I noticed the Powertap updates it’s wheel page only when the basic page is updated. GASP! That means you are only ever getting data at 0.8 hz from a Powertap G3!
However, let us assume that a wheel based meter or crank based meter updated every rotation, and at high speeds at around 200+ rpm that means almost every page it sends is different. You get 4 times the data you get with the basic profile potentially. If the basic page comes around it syncs well with the wheel page but it isn’t averaged for the last 4 pages you’d notice error. So if you’re wheel is spinning 240 rpm or about 30.2km/hr, your data could have error – with itself! Using the ANT+ Sensor Simulator and my software I can show you this error below. Notice how the blue basic page lags the more accurate red crank page.
Below is some real Powertap G3 Data. No real error, however this means that the G3 could actually have greater accuracy potentially and may actually answer why it sometimes doesn’t line up perfectly with the crank based meters. Honestly, I think that Cycleops should have the Powertap updating every revolution, but I’m more engineer than Coach – to a coach, it doesn’t likely matter.
Test 1
Utilizing both the Powertap G3 and my V3 Prototype produced the graph below. Both meters follow similar trends very closely. Initially I had to restart my prototype to re-zero it a couple of times. Once that is complete and the V3 is responding well it follows much better, though offset lower.
Below is a blow up of my meter versus the Powertap G3 to highlight the differences. One of the things you’ll notice is the higher response of my meter versus the G3. This again goes back to how the processing happens. In theory the wheel is spinning faster so should update twice as often as the crank but it does not.
The difference between both meters hovers around zero, however there is some offset on average. There is some larger errors coming up during the intervals.
Mapping my meter against the G3 shows good linearity, but showing a slightly greater slope. When I calculate out the average torque and gear down during intervals it appears there needs to be an 11% torque correction. The bits/torque is therefore decreased 11%.
Correction
Increasing the torque by 11% from the first test yielded the results below. The data now lines up very well.
Again, plotting my meter versus the G3 shows a better relationship, though potentially overcorrected. This is correct as we’ll see in the next test.
Test 2
Using the data from the Powertap and the V3 Prototype with the correction factors yielded the following test. Once corrected they give good alignment with the G3. The blue indicates my powermeter while the red indicates the Powertap G3. One thing to note that was mentioned earlier – the Powertap G3 is updating the Wheel page ONLY after it updates the basic page whereas I am only using the basic page. The Wheel is usually spinning much faster than the crank, say approximately 2:1. But the G3 only updates once every 1.25 seconds, so I’m really achieving 2:1 more data approximately with my prototype as was shown previously. Near the end of the last interval I wanted to push it and you can see the response of my powermeter leads that of the Powertap clearly showing the advantage of more updates.
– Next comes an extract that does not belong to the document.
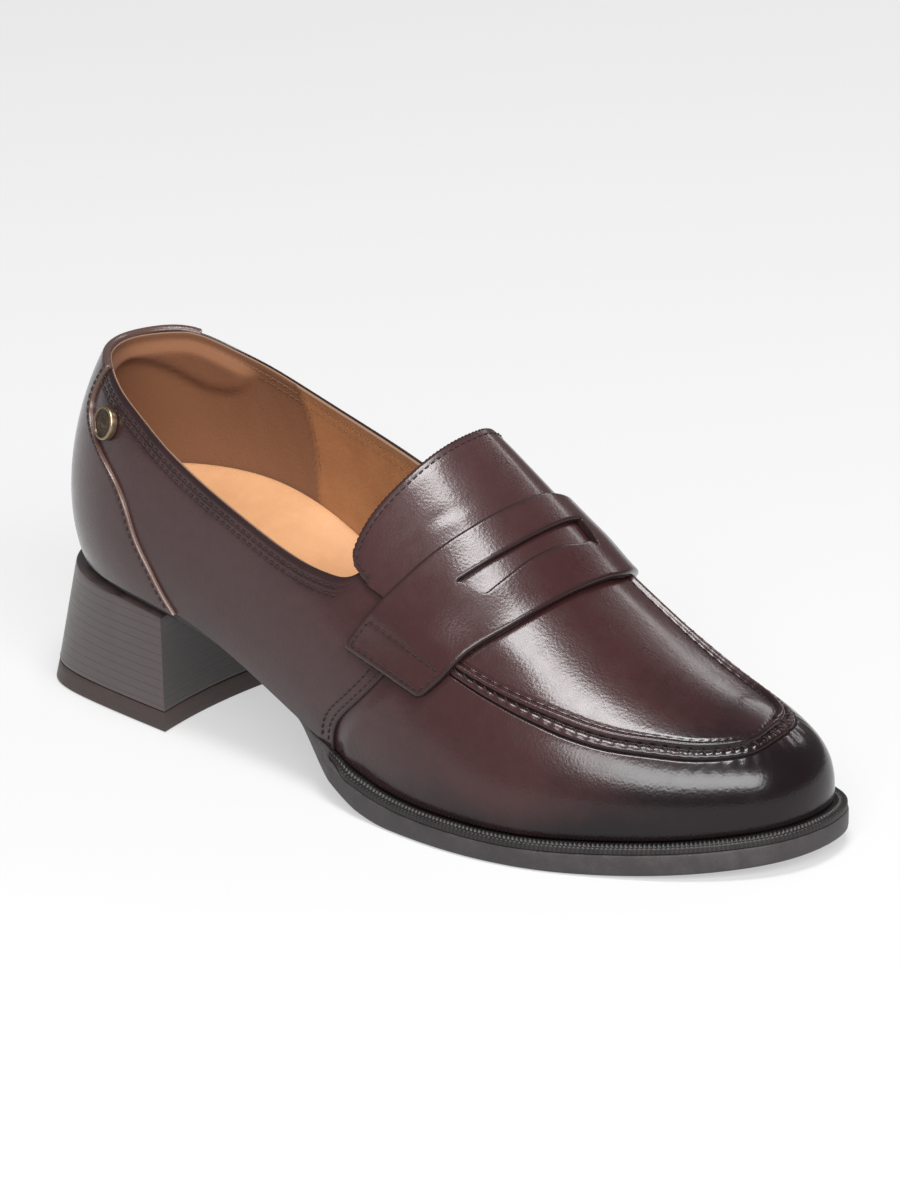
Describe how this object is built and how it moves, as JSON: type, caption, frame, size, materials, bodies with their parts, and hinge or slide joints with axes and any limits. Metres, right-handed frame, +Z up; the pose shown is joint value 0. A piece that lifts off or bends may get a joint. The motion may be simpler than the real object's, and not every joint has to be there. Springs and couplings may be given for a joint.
{
  "type": "loafer pump",
  "caption": "Right loafer pump with a block heel, a slotted strap over a tongue, a raised apron seam and a round badge by the backstay.",
  "frame": {"origin": "middle of the heel's bottom face, on the floor", "axes": "+X to the toe, +Y to the inner (medial) side, +Z up"},
  "size_m": [0.2596, 0.0926, 0.1011],
  "materials": {
    "oxblood_leather": "polished, burnished darker at the edges",
    "strap_leather": "polished, folded edges",
    "tan_lining": "smooth, matt",
    "welt_rubber": "fine ribs on top",
    "sole_rubber": "matt",
    "stacked_heel": "stained stack, satin",
    "aged_brass": "aged, satin"
  },
  "bodies": {
    "root": {"upper": "oxblood_leather", "counter": "oxblood_leather", "tongue": "oxblood_leather", "strap": "strap_leather", "insole": "tan_lining", "welt": "welt_rubber", "outsole": "sole_rubber", "heel": "stacked_heel", "top_piece": "sole_rubber", "badge": "aged_brass"}
  },
  "joints": []
}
Once I implement a 1 second smoothing algorithm (that would likely be used in most cycle computers) this becomes the graph below. As you can see, it’s lining up even better.
Similar to the graphs shown before, the comparison of each meter by graphing the power of the V3 Prototype against that of the Powertap we get the following. There is certainly scatter as the Powertap can be delayed in time up to a second causing offset forward or backward. The regression now indicates that the new calibrations are over estimating power compared to that of the Powertap. This is more in line with what should be expected as there is a certain amount of drive train loses to be compensated for. It is very close to what was expected based on the 11% change in terms of linear regression.
The average offset works out to be about 7 watts. I can again drive this back down. The minor slope indicates good correlation and little drift resulting from the room warming up. There is still a little. The new ADS1247 has a thermal sensor built in, and the nRF51422 also has a thermal sensor built in. I can therefore use these to do any thermal compensation needed.
Calibration
Above is a picture of a $32.99 dollar strain gauge based weight scale that measures up to 5kg in 1g increments. I tested 15kg worth of weight and recalibrated. What I found was that my right crank arm calibration was somewhere between the original and the Powertap G3 Adjusted and my Left one ranged. Wait, what? How can that be.
Apparently my alignment of the strain gauge in the axel is not perfect and as a result the hard the effort on the left leg the greater the bending moment combined with the twisting moment and causes a nonlinear calibration. It’s not bad, but it’s certainly an issue. There was a bare hint of this on the right side, but not much.
Lessons Learned
Strain gauge alignment. This is more critical than expected. At work I’ve made alignment gauges, here I assumed that the self compensating nature would take care of most of it, and to an extent it does, however 2 degrees of angle better and it might never have been an issue. The right measurement using the double bending bridge arrangement is good but the left will need serious attention to alignment and installation.
Also, notice I put in the price of a strain gauge scale. If there was an easy way to combine this with a 50 dollar Garmin speed / cadence sensor you would have a powermeter essentially. I mean the scale has a microcontroller in it already and a display and fancy stainless steel flat. Powermeters aren’t complicated in terms of engineering, but they have their issues to build.